## PROBLEM REQUIREMENTS
Reproduce exactly the lines below, from the first through the one containing "shader nodes and", and nothing more.

>> start

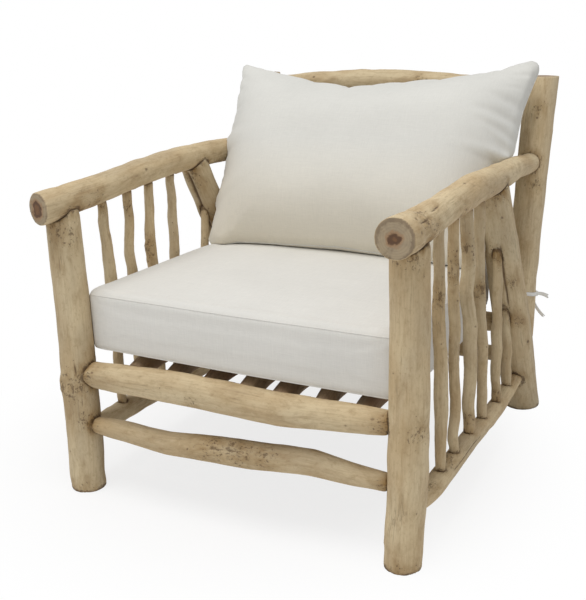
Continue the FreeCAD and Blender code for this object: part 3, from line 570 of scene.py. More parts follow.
# %% Wood materials
class Nodes:
    """Adds shader nodes and links to one material or world."""

    def __init__(self, owner):
        owner.use_nodes = True
        self.owner = owner
        self.tree = owner.node_tree
        self.shader = self.tree.nodes.get("Principled BSDF")

    def feed(self, socket, value):
        """Link a value that is a socket, or write a plain one into the input."""
        if isinstance(value, bpy.types.NodeSocket):
            self.tree.links.new(value, socket)
        else:
            socket.default_value = value

    def add(self, kind, inputs=None, **settings):
        node = self.tree.nodes.new(kind)
        for key, value in settings.items():
            setattr(node, key, value)
        for key, value in (inputs or {}).items():
            self.feed(node.inputs[key], value)
        return node

    def value(self, name, output="Fac"):
        """What the mesh keeps under a name."""
        return self.add("ShaderNodeAttribute", attribute_name=name).outputs[output]

    def place(self):
        return self.add("ShaderNodeTexCoord").outputs["Object"]

    def stretched(self, vector, scale):
        return self.add("ShaderNodeMapping", {"Vector": vector, "Scale": scale}).outputs[0]

    def noise(self, vector, scale, detail=4, rough=0.6, twist=0):
        return self.add("ShaderNodeTexNoise", {"Vector": vector, "Scale": scale, "Detail": detail,
                                               "Roughness": rough, "Distortion": twist}).outputs[0]

    def ramp(self, value, low, high, kind="SMOOTHSTEP"):
        """0 at low, 1 at high; low may be the larger one."""
        return self.add("ShaderNodeMapRange", {"Value": value, "From Min": low, "From Max": high},
                        interpolation_type=kind).outputs[0]

    def math(self, kind, first, second=0.0):
        return self.add("ShaderNodeMath", {0: first, 1: second}, operation=kind).outputs[0]

    def times(self, value, amount):
        return self.math("MULTIPLY", value, amount)

    def plus(self, first, second, amount=None):
        """One value plus another, or plus an amount of it."""
        return self.math("ADD", first, second if amount is None else self.times(second, amount))

    def sway(self, value, amount, middle=0.5):
        """An amount of how far a value is from its middle."""
        return self.times(self.math("SUBTRACT", value, middle), amount)

    def strongest(self, *rows):
        """The largest of several values, each times its amount."""
        largest, *others = [self.times(value, amount) for value, amount in rows]
        for other in others:
            largest = self.math("MAXIMUM", largest, other)
        return largest

    def mix(self, factor, first, second):
        node = self.add("ShaderNodeMix", {0: factor, 6: first, 7: second}, data_type="RGBA")
        return node.outputs[2]

    def layered(self, color, *rows):
        """Lay colours over a colour, each by an amount and as far as its value is between low and high."""
        for value, low, high, amount, over in rows:
            color = self.mix(self.times(self.ramp(value, low, high), amount), color, over)
        return color

    def shaded(self, color, shade):
        """The colour, lighter or darker by a share."""
        level = self.plus(1.0, shade)
        return self.add("ShaderNodeHueSaturation", {"Color": color, "Value": level}).outputs[0]

    def finish(self, color, roughness, height, strength, distance):
        bump = self.add("ShaderNodeBump", {"Height": height, "Strength": strength, "Distance": distance})
        for name, value in (("Base Color", color), ("Roughness", roughness), ("Normal", bump.outputs[0])):
            self.feed(self.shader.inputs[name], value)
        return self.owner


def tint(red, green, blue):
    """A colour as the eye names it, 0 to 255, turned to the linear light that a shader mixes."""
    return tuple(((value / 255 + 0.055) / 1.055) ** 2.4 for value in (red, green, blue)) + (1.0,)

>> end

## RESPONSE
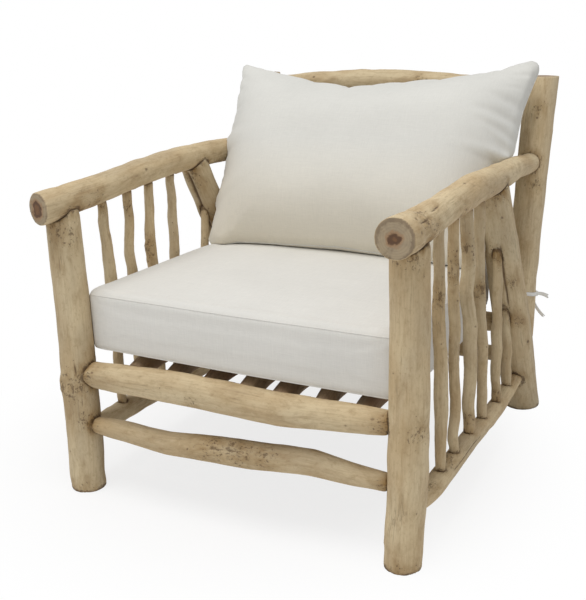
Continue the FreeCAD and Blender code for this object: part 3, from line 570 of scene.py. More parts follow.
# %% Wood materials
class Nodes:
    """Adds shader nodes and links to one material or world."""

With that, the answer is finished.